Kementerian Pertahanan (Kementan) pun telah membentuk gugus tugas dalam hadapi El Nino yang bakal terjadi sekitar Juni dan semakin intens pada Agustus 2023.
IMF Sebut Larangan Ekspor Beras India Berpeluang Picu Volatilitas Harga Pangan
Sebelumnya, International Monetary Fund (IMF) atau Dana Moneter Internasional mengatakan akan “mendorong” India untuk hapus pembatasan ekspor beras kategori tertentu. Hal ini seiring langkah India larang ekspor untuk kategori beras tertentu akan berdampak pada inflasi global.

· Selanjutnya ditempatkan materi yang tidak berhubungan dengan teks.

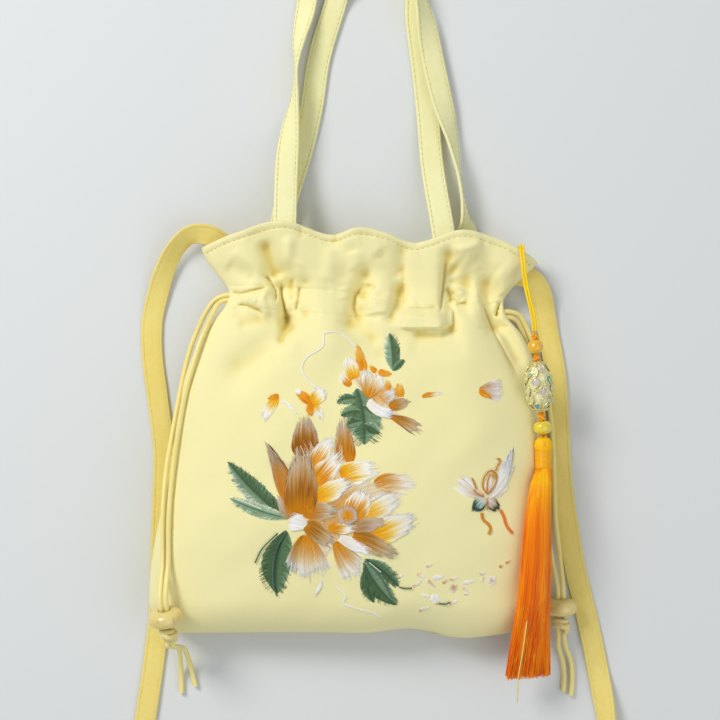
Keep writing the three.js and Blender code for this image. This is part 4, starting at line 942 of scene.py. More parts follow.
hookX = 0.886 * halfWidth
hookY = float(rimY(acrossAt(hookX, rimTop - 12)))
hookZ = float(frontZ(hookX, hookY - 2, False))
for letter, hand in (("a", 1), ("b", -1)):
    aside, r, wall = hand * charmSet["pitch"] / 2, charmSet["cord"] / 2, pouch["wall"]
    route = [
        (hookX + aside - 3, hookY - 9, hookZ - wall - 5), (hookX + aside - 1, hookY - 3, hookZ - wall - 3),
        (hookX + aside, hookY + 1.8 + r, hookZ - wall / 2), (hookX + aside + 0.3, hookY - 3, hookZ + r + 2.7),
        (hookX + aside + 2, hookY - 20, (hookZ + charmTop[2]) / 2 + 1.4),
        (charmTop[0] + aside - 0.5, charmTop[1] + 8, charmTop[2] + 0.4),
        (charmTop[0] + aside, charmTop[1] + 1, charmTop[2]),
    ]
    line = curveThrough(route, 6) / 1000
    name = f"charm_hanger_{letter}"
    piece = cording(name, [line], charmSet["cord"] / 2, 3, threadLook, "charm_cord", f"charm_cord_{letter}")
    cords[name] = {"piece": piece, "line": line, "diameter": charmSet["cord"] / 1000, "end": "knot"}


def trefoil(at, way, size, turn=0.0):
    t = np.linspace(0, 2 * math.pi, 30, endpoint=False)
    x, y, z = np.sin(t) + 2 * np.sin(2 * t), np.cos(t) - 2 * np.cos(2 * t), -np.sin(3 * t)
    c, s = math.cos(turn), math.sin(turn)
    beside = np.array([c, 0, s])
    out = np.cross(beside, way)
    scale = size / 6
    x, y, z = x * scale, y * scale, z * scale * 1.3
    return (at + np.outer(x, beside) + np.outer(y, way) + np.outer(z, out)) / 1000


knots = [trefoil(onCharm(share), charmWay, size, turn) for share, size, turn in
         ((0.032, 3.4, 0.0), (0.235, 3.6, 0.4), (0.775, 4.0, 0.1), (0.805, 3.6, 0.9))]
cording("charm_knots", knots, 0.6, 2, orangeLook, "charm_cord", closed=True)
t = np.linspace(0, 0.985, 90)
strands = [(charmTop + np.outer(t, charmRun) + np.outer(0.45 * np.cos(t * 70 + turn), (1, 0, 0))
            + np.outer(0.45 * np.sin(t * 70 + turn), (0, 0, 1))) / 1000 for turn in (0, math.pi)]
headTop = charmFoot
loopFrom = onCharm(0.95)  # the thread's loop goes over the tassel's head
for hand in (-1, 1):
    strands.append(curveThrough([
        loopFrom + (0.3 * hand, 0, 0.5), (loopFrom + headTop) / 2 + (1.1 * hand, 0, 1.0),
        headTop + (0.4 * hand, -2.2, 4.2), headTop + (0.1 * hand, -4.4, 4.9),
    ], 6) / 1000)
cording("charm_strands", strands, 0.5, 2, orangeLook, "charm_cord", "charm_thread")


def amber(name, dark, light, deep):
    look = Look(name, Roughness=0.12, Coat_Weight=1.0, Coat_Roughness=0.04, Specular_IOR_Level=0.6,
                Subsurface_Weight=0.25, Subsurface_Scale=0.003)
    at = look.place()
    cloud = look.noise(at, 190, 4, 0.6)
    streak = look.noise(look.stretch(at, (1.0, 0.5, 1.0)), 520, 3, 0.6)
    body = look.blend(cloud, srgb(dark), srgb(light))
    look.feed("Base Color", look.blend(((streak - 0.55) * 4.0).clamped(0, 0.6), body, srgb(deep)))
    look.feed("Normal", look.bump(cloud, 0.0001, 0.1))
    return look


topProfile = ovalProfile(charmSet["bead"], charmSet["bead"] * 0.92, charmSet["bore"])
spun("amber_bead_top", topProfile, onCharm(charmSet["topBead"]), -charmWay,
     amber("amberOrange", "eda60e", "fccd28", "dc8c08"), "amber", "charm_bead_top", steps=36)
lowProfile = ovalProfile(charmSet["lowWide"], charmSet["lowLength"], charmSet["bore"], 20, 2.5)
spun("amber_bead_low", lowProfile, onCharm(charmSet["lowBead"]), -charmWay,
     amber("amberLemon", "e2c414", "f6e040", "cfae0c"), "amber", "charm_bead_low", steps=36)

# Openwork bead: a pale lining, petal-shaped gilt loops and scrolls on it, and enamel in some petals.
openAxis = -charmWay
openSide = np.cross(openAxis, (0, 0, 1))
openSide /= np.linalg.norm(openSide)
openUp = np.cross(openSide, openAxis)
openAt = onCharm(charmSet["openBead"])


def onOpenBead(turn, high, out=0.0):
    # turn 0 faces up, in radians, and high runs from -1 to 1 along the bead
    turn, high = np.asarray(turn, float), np.clip(np.asarray(high, float), -0.985, 0.985)
    r = charmSet["openDiameter"] / 2 * (1 - np.abs(high) ** 2.2) ** (1 / 2.2) + out
    r = np.maximum(r, 1.5)
    return (openAt + np.multiply.outer(r * np.sin(turn), openSide) + np.multiply.outer(r * np.cos(turn), openUp)
            + np.multiply.outer(high * charmSet["openLength"] / 2, openAxis))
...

Dikutip dari theindianexpress.com, Jumat (28/7/2023), Pemerintah India pada 20 Juli 2023 telah melarang ekspor beras putih non-basmati untuk meningkatkan pasokan domestic dan menjaga harga eceran tetap terkendali selama musim perayaan mendatang.
Beras jenis ini merupakan sekitar 25 persen dari total beras yang diekspor dari India. Dalam sebuah pernyataan, Kementerian Pangan India menyebutkan tidak akan ada perubahan dalam kebijakan ekspor beras non-basmati setengah matang dan beras basmati yang merupakan bagian terbesar dari ekspor.
Dengan lingkungan saat ini, jenis pembatasan ini cenderung memperburuk volatilitas harga pangan di seluruh dunia. Ekonom IMF Pierre-Olivier Gourinchas menuturkan, mereka juga dapat mengarah pada tindakan pembalasan.
"Jadi, itu pasti sesuatu yang akan kami dorong penghapusan jenis pembatasan ekspor ini, karena bisa berbahaya secara global," tutur dia.
Adapun total ekspor beras putih non-basmati dari India mencapai USD 4,2 juta pada 2022-2023 dibandingkan USD 2,62 juta pada tahun sebelumnya. Tujuan utama ekspor beras putih non-basmati India meliputi Amerika Serikat, Thailand, Italia, Spanyol dan Sri Lanka.
Untuk memastikan ketersediaan beras putih non-basmati yang cukup di pasar dalam negeri dan untuk menahan kenaikan harga di dalam negeri, pemerintah telah mengubah kebijakan ekspor dari bebas bea keluar 20 persen menjadi dilarang dengan segera.